Leidtragende gibt es in fast allen Branchen, besonders betroffen sind aus deutscher Sicht aber exportstarke und mittelständisch geprägte Industrien wie etwa der Maschinenbau, da Grossbritannien zu den traditionellen Kernmärkten des deutschen Maschinenbaus in Europa gehört. Deutschland ist der wichtigste Maschinenlieferant Grossbritanniens. Bisher gab es laut dem Verband Deutscher Maschinen- und Anlagenbau (VDMA) aber noch keine Anzeichen, dass sich britische Kunden im grossen Stil mit Bestellungen zurückhalten.

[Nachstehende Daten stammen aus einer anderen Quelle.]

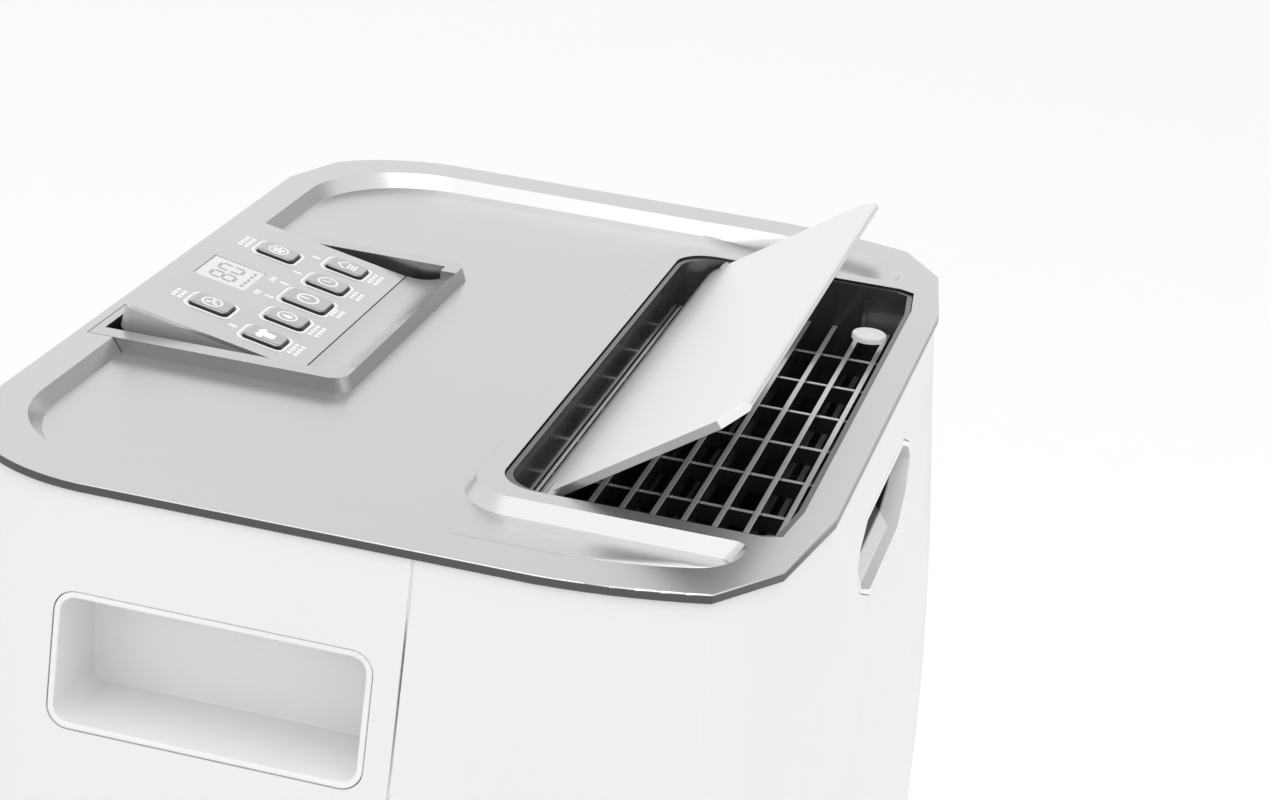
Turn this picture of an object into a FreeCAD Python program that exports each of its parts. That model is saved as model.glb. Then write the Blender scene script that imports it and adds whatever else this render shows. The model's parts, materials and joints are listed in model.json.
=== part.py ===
import FreeCAD, Part
import math
import os

V = FreeCAD.Vector

# A free-standing compressor dehumidifier.
# Frame: origin on the floor under the middle of the body, +Z up, front towards -Y, +X to the
# right of a person facing the front. Millimetres. Drawn with the flap open and the panel tilted up.

# ---- driving dimensions -----------------------------------------------------------------------
TOP_Z = 590.0            # flat top of the silver cover's border
COVER_HALF_W = 180.0
COVER_HALF_D = 133.0
RIM_H = 2.9              # visible edge of the cover
FIELD_DROP = 5.0         # the field lies this far below the border
BEVEL = 3.3              # width of the slope between border and field
FIELD_HALF_W = 163.5
FIELD_REAR_Y = 120.0
FRAME_HALF_W = 130.5     # raised frame round the outlet
FRAME_REAR_Y = -23.4
GROOVE_END_Y = -112.0

WALL = 2.5
BODY_SECTIONS = [        # height, half width, half depth of the white body
    (24.0, 183.0, 136.0),
    (60.0, 189.0, 142.0),
    (150.0, 192.5, 145.5),
    (330.0, 194.0, 147.0),
    (490.0, 188.7, 141.7),
    (TOP_Z - RIM_H, 179.0, 132.0),
]
SEAM_Y = -24.0           # vertical seam between the two housings
SEAM_GAP = 0.6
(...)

In GB trifft es laut Visual meta die Modebranche am härtesten. Hier wird ein Umsatzrückgang von zwei bis vier Prozent prognostiziert. Auch die Investitionen innerhalb der UK, insbesondere im E-Commerce Bereich, sollen signifikant zurückgehen. Investoren würden die "Kapitalfluss-Richtlinien" (aus UK in die EU) abschrecken und ihre potenziellen Investments mit einem niedrigeren ROI bewerten.

Was nun?

Für Deutschland ist es nun wichtig, die Auswirkungen auf die deutsche und europäische Digitalwirtschaft möglichst gering zu halten, meint Bitkom-Hauptgeschäftsführer Bernhard Rohleder. Schwer wird es künftig insbesondere für Dienstleister und Start-ups. Rohleder: "Es ist zu erwarten, dass sich Grossbritannien von den Standards des digitalen Binnenmarkts entfernen wird. Für Unternehmen aus Deutschland bedeutet das, dass sie sich mit abweichenden Regeln in Grossbritannien beschäftigen müssen."
Gerade für Mittelständler und Start-ups sei das oft kaum möglich. Und IT-Dienstleister, die fast immer in internationalen Teams arbeiten, werden künftig nicht mehr von der Arbeitnehmerfreizügigkeit profitieren können.
Ein anderer wichtiger Aspekt: "Von der gerade mühsam verabschiedeten EU-Datenschutzgrundverordnung über Verbraucherschutzrechte und Umweltschutzrichtlinien sind eine Vielzahl von Regelungen durch den Brexit betroffen. Diese werden mit Vollzug des Austritts ihre Gültigkeit verlieren oder in Frage gestellt", mahnt Rohleder. "Unternehmen, die ihre Zentralen in Grossbritannien haben oder dort über Niederlassungen verfügen, werden davon betroffen sein - etwa wenn der freie Austausch zum Beispiel von Kundendaten eingeschränkt ist oder sie sich an unterschiedliche Verbraucherschutzrechte anpassen müssen."
Grossbritannien steht jetzt erst einmal eine schwierige Zeit bevor. "Es wird ein sehr langer Kater werden für die EU, aber vor allem für Grossbritannien, weil aus meiner Sicht uns jetzt auch sehr schwierige Verhandlungen, was den Austritt anbelangt, bevorstehen", so der Vorsitzende der deutsch-britischen Parlamentariergruppe, Stefan Mayer. Ein Austritt könnte dann mit dem 1. Juli 2018 rechtskräftig werden.